Het verhaal van een failliete freelancer
Mail. Van Tjeerd. Allround fijne gozer. Allround fucked door corona. Zijn verhaal is er maar eentje van velen, maar niet ieder faillissement krijgt een vind-ik-leuk van Hugo...
#ikdoenietmeermee
17 maart 2005 startte ik mijn bedrijf als jonge freelancer. De snelle rekenaar weet dan dat op 17 maart 2020 dat bedrijf precies 15 jaar bestond. Dat was ironisch genoeg mijn laatste werkdag, na de verplichte sluiting van de horeca twee dagen eerder.
Voor de echte datafetisjist nog een ironisch duo-feitje: 28 februari 2014 kreeg ik de sleutel van mijn kantoorhuis in Rotterdam. Een studio aan de Westersingel in een prachtig pand uit 1893, professioneel opgeknapt en een zelf verdiende beloning voor al het harde werken.

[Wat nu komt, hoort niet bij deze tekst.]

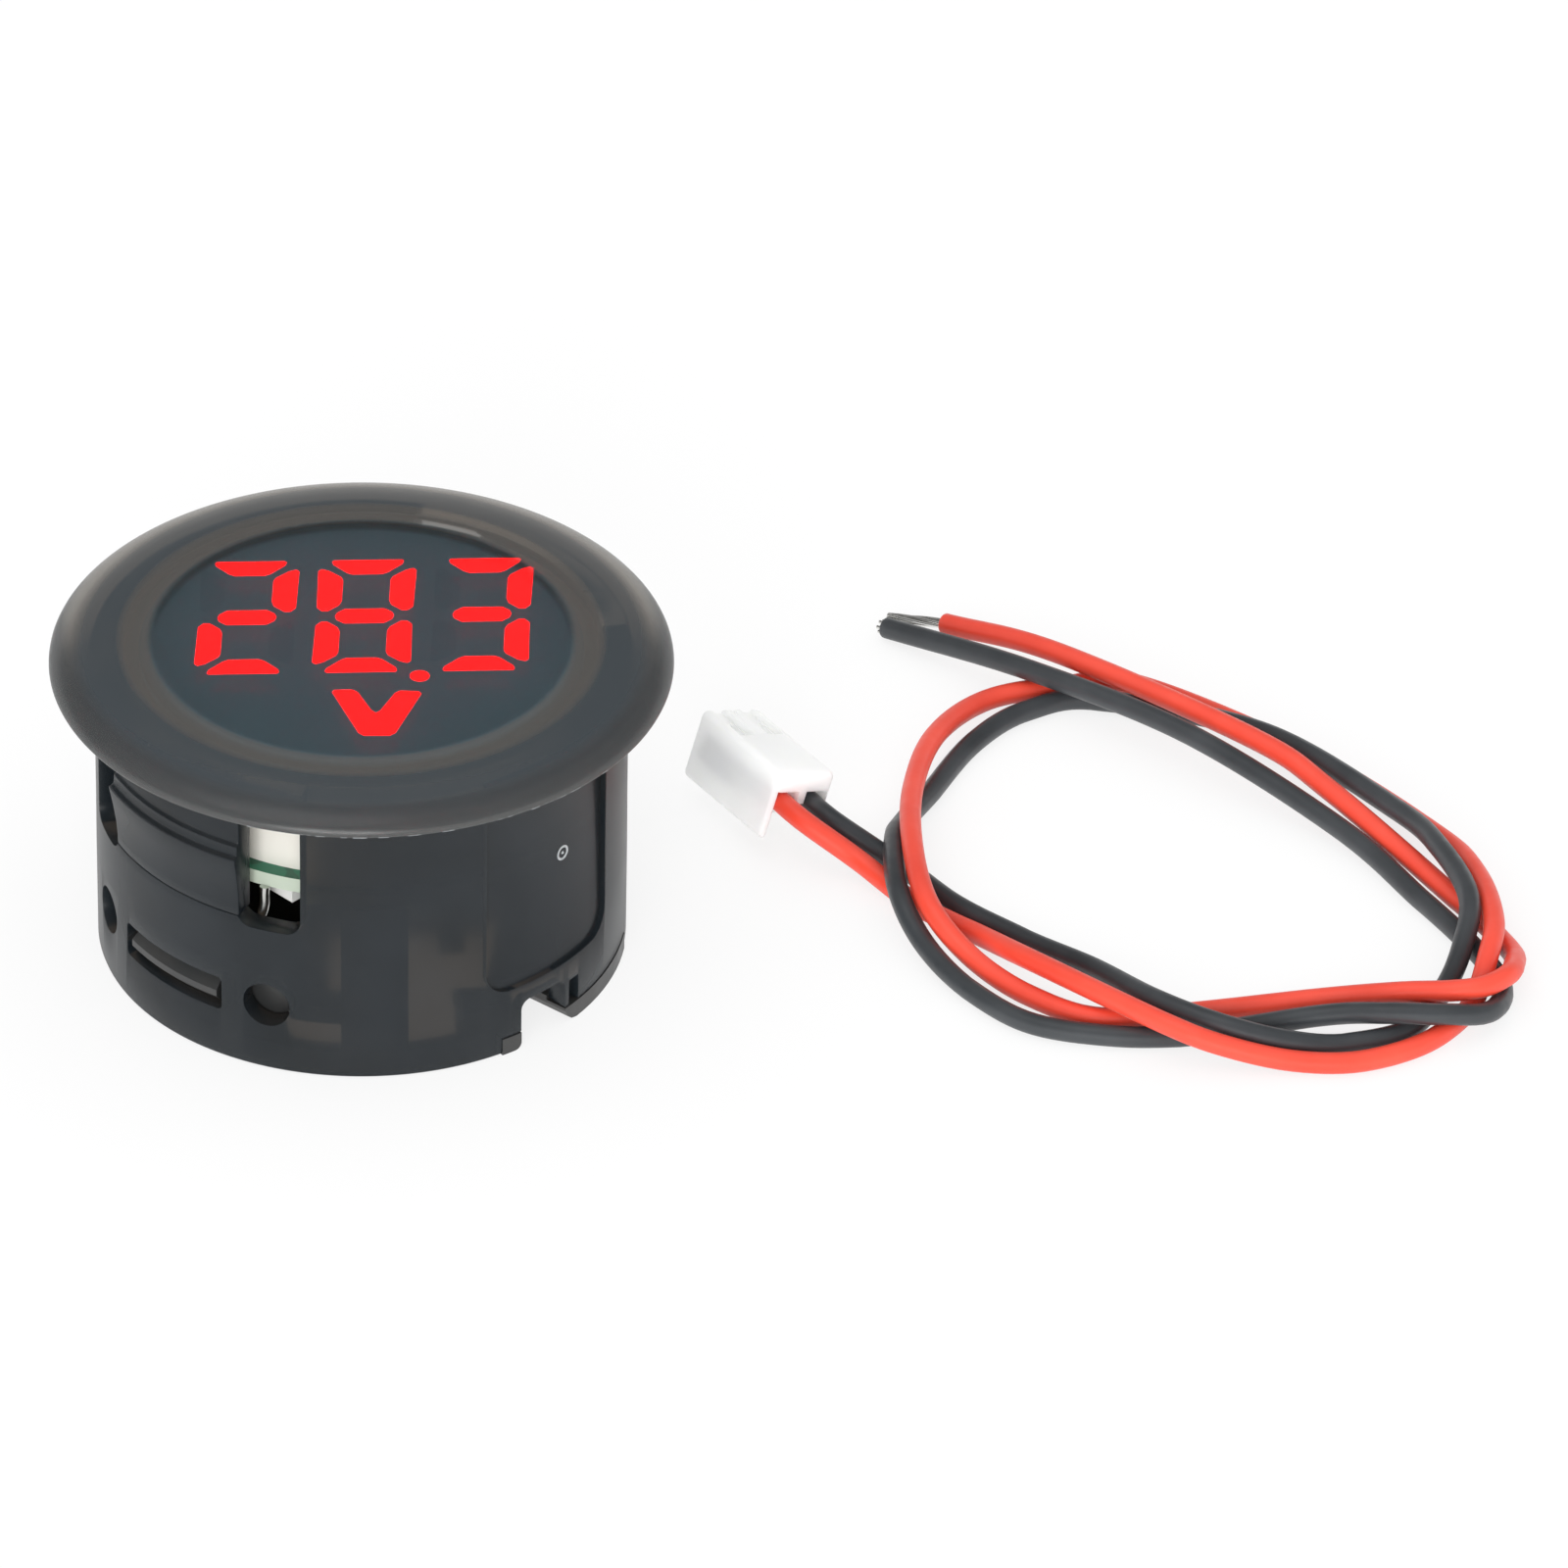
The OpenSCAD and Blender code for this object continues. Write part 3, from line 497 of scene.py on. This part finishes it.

28 februari 2021, over een maand, lever ik de sleutel weer in. Niet omdat ik dat wil, maar omdat ik na bijna 11 maanden van inkomstenderving vanwege de coronamaatregelen en het daardoor wegvallen van 70 tot 80% van mijn inkomsten het simpelweg niet meer kan betalen. O, en je zou er bijkans cynisch van worden, maar 28 februari is mijn verjaardag. Knalfuif, jee, #zinin.
Jarenlang heb ik in de media gewerkt, het grootste deel van de tijd als journalist. In 2017 zegde ik de journalistiek vaarwel en ben ik vol op het schrijver- en uitgeverschap gegaan en ben ik mijn eigen uitgeverij begonnen: Jalapeño Books. Daarnaast heb ik mijn andere grote liefde (weer) omarmd en ben ik gaan freelancen in de horeca.

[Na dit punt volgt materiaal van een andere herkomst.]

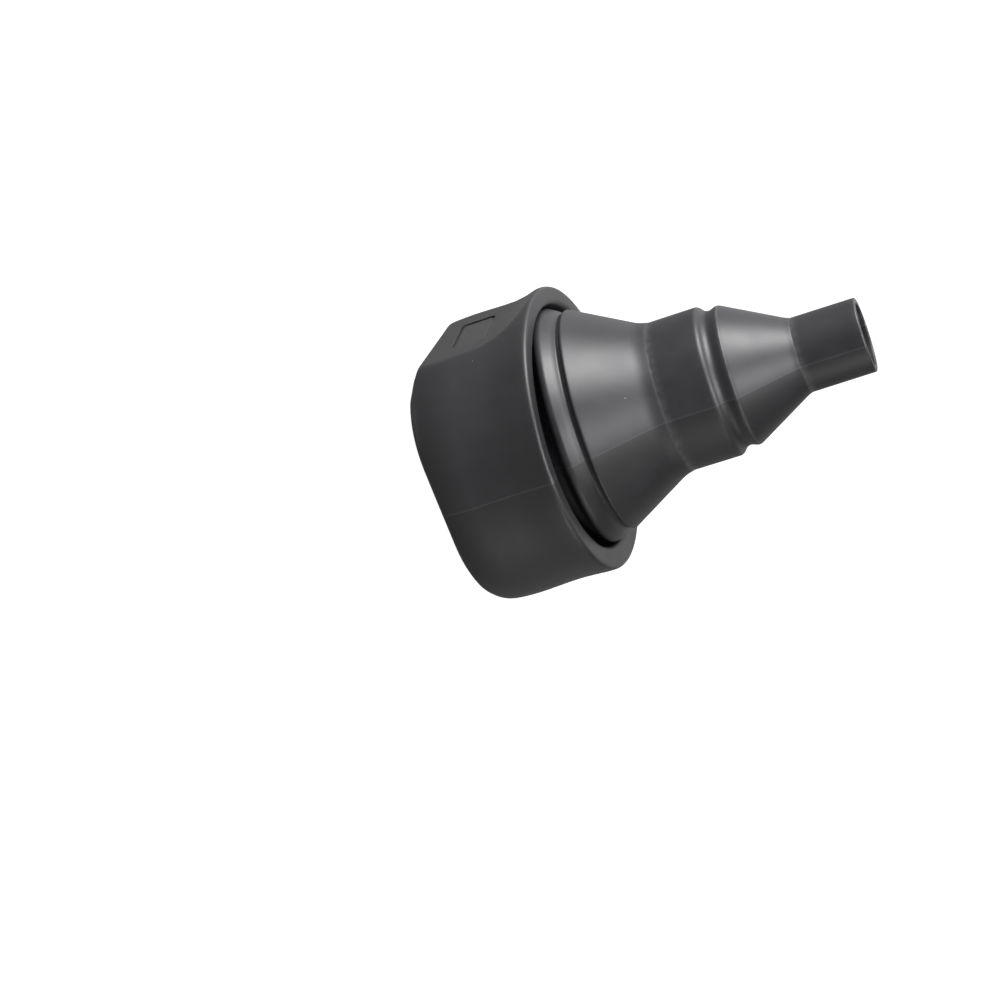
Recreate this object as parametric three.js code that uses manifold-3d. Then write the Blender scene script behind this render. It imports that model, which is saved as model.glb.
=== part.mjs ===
// Collapsible rubber snoot on its stretch-on collar, for a speedlight flash head.
// Millimetres. +Z is the optical axis, from the flash head towards the tip of the snoot, and the
// origin is the centre of the collar's rear rim. X runs along the wide side of the flash head, and
// the flat pad with the label recess faces -Y.

import * as THREE from 'three';
import Module from 'manifold-3d';
import { mergeVertices } from 'three/addons/utils/BufferGeometryUtils.js';

// ---------------------------------------------------------------- driving dimensions

const GAP = 0.3; // clearance between neighbouring mouldings and fold lines
const SEGMENTS = 64; // round resolution

// Collar: a drum that narrows at the back to the flash head.
const HEAD_X = 76; // flash head, wide side
const HEAD_Y = 57; // flash head, thickness
const HEAD_POWER = 4.6; // roundness of its corners, about 13 mm in radius
const SOCKET_DEPTH = 15; // how far the head goes in
const SOCKET_WALL = 3.6;
const COLLAR_DEPTH = 45.4; // rear rim to the lip's mean height
const DRUM_X = 51.5; // half width of the drum, drawn out by the wide side of the head
const DRUM_Y = 48.5;
const DRUM_DROP = 0.8; // the drum's wall is thinner on the pad's side
const LEAN = { x: 5, y: 0.6 }; // the soft drum leans on the head: back at +X and +Y, forward at -X and -Y
const LEAN_END_Z = 9; // sections from here forwards lean fully
const LIP_Z = COLLAR_DEPTH + 0.4;
const CUP_DEPTH = 14; // round seat for the snoot, behind the lip
const CUP_RADIUS = 41.4;
const PAD_Y = 42.2; // flat label pad, distance from the axis
const PAD_RUN_OUT = 6.5; // how far it rises to meet the lip
const PAD_BACK_Z = 7.2; // the pad ends here and slopes down to the rear rim
const LABEL = { x: 26, z: 12.6, depth: 0.6, corner: 2, toPadFront: 2.8 };
const GRIP_RIB = { height: 0.8, pitch: 4, count: 3 };

// Snoot, measured forwards from the lip plane of the collar.
const FLANGE_RADIUS = 41;
const FLANGE_THICKNESS = 3;
const RING_RADIUS = 40.6; // front edge of the base, level with the collar's lip
const BASE_LENGTH = 5.6;
const REAR_CONE = { r0: 38.2, r1: 25.6, z1: 31.5 };
const MIDDLE_RADIUS = 25.6;
const MIDDLE_SHOULDER_Z = 48.6;
const BAND_RADIUS = 23.9;
const BAND_END_Z = 55.2;
const FRONT_CONE_END_Z = 76.4;
const TIP_RADIUS = 12.7;
const TIP_END_Z = 98.4;
const WALL = 2; // tubes
const WEB = 1.6; // folding cones

const rubber = { color: 0x3a3a3f, roughness: 0.55, metalness: 0 };

// ---------------------------------------------------------------- helpers

const wasm = await Module();
wasm.setup();

function toSolid(geometry) {
  const bare = geometry.clone();
  bare.deleteAttribute('normal');
  bare.deleteAttribute('uv');
  const merged = mergeVertices(bare, 1e-4);
  return new wasm.Manifold(new wasm.Mesh({
    numProp: 3,
    vertProperties: new Float32Array(merged.attributes.position.array),
    triVerts: new Uint32Array(merged.index.array),
  }));
}

function toGeometry(solid) {
  const mesh = solid.getMesh();
  const geometry = new THREE.BufferGeometry();
  geometry.setAttribute('position', new THREE.BufferAttribute(mesh.vertProperties, 3));
  geometry.setIndex(new THREE.BufferAttribute(mesh.triVerts, 1));
  geometry.computeVertexNormals();
  return geometry;
}

// Turns a closed [radius, height] outline about the Z axis.
function turned(outline) {
  const points = [...outline, outline[0]].map(([radius, height]) => new THREE.Vector2(radius, height));
  return new THREE.LatheGeometry(points, SEGMENTS).rotateX(Math.PI / 2);
}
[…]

Dat was meer dan fulltime werken; overdag voor de uitgeverij en ’s avonds tot soms diep in de nacht in de horeca en bij dagdiensten vice versa. Maar ik deed het met liefde. Het ging me weer voor de wind. Ondernemen komt met vallen en opstaan en dat heb ik tot dusver allemaal prima doorstaan, óók eerdere crises heb ik het hoofd geboden.
En toen was daar “opeens” de coronacrisis. Net als de meeste mensen zat ik die eerste tijd vrij relaxed uit. Afwachtend. Of ik recht had op die compensatie voor ZZP’ers? Vast wel. Ik ben altijd van mening geweest dat bijstand is voor mensen die niet kunnen werken, om het even met welke reden, en dat dat geld beter besteed kan worden aan anderen dan aan mij. Door salarissen in de zorg omhoog te gooien, bijvoorbeeld.
Maar de maatregelen werden tot in den treure verlengd, contracten werden ontbonden en je zag het geld welhaast verdampen en de toekomst onzekerder worden.